SliceOut paper, 10-40% speedups and memory reduction with Wide ResNets, EfficientNets, and Transformer

Very interesting paper claiming fairly big speed up.

Instead of just zeroing out activations at random like standard dropout, or zeroing out random rows and columns (and then gathering them back in a tensor) like Controlled Dropout, they just sample a contiguous memory block from the tensor and all other weights are ignored.

Relevant part of the paper:

SliceOut is a structured dropout scheme aimed at speeding up computations and reducing cached memory footprint, while preserving the regularisation benefits of standard dropout. We first convert the dropout rate into an expected number of nodes that should be kept at a layer where SliceOut is applied, i.e. the “slice width”.

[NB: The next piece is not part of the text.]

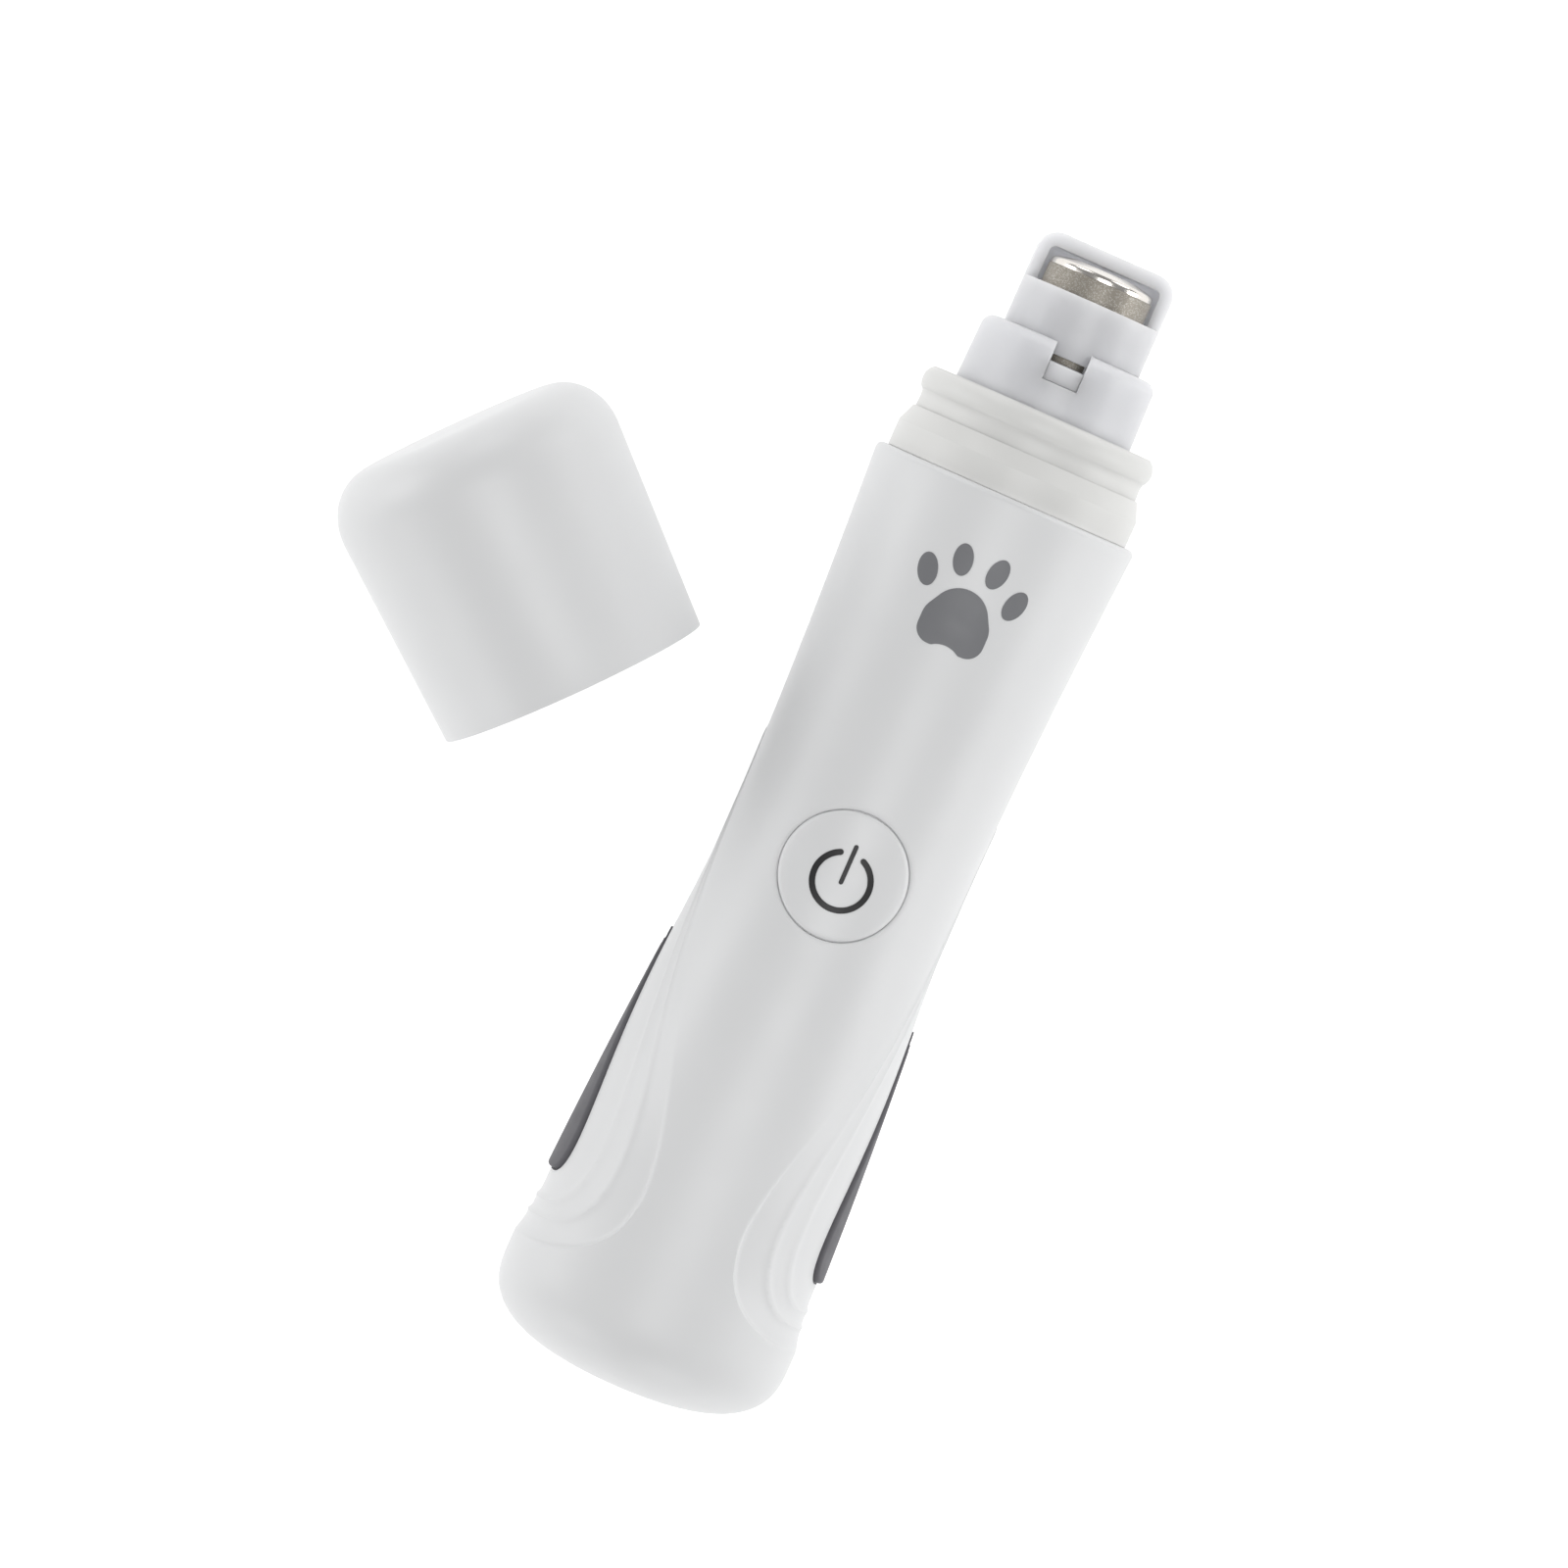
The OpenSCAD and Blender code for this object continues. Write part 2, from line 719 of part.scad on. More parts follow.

During training, we uniformly sample the starting index of the slice (restricting to a subset of eligible positions as explained below), then “slice” (see next paragraph) the relevant rows and columns of the weights and biases that precede / follow the layer(s) where SliceOut is applied (Fig. 1). We then perform the forward and backward passes with the sliced weights and biases, updating the corresponding slice(s) of the original weight matrices in-place.

We repeat this end-to-end process, sampling different slices at each step, until convergence (see Algorithm 1). At test time, we use the full network without dropping any weights or biases, similar to standard dropout.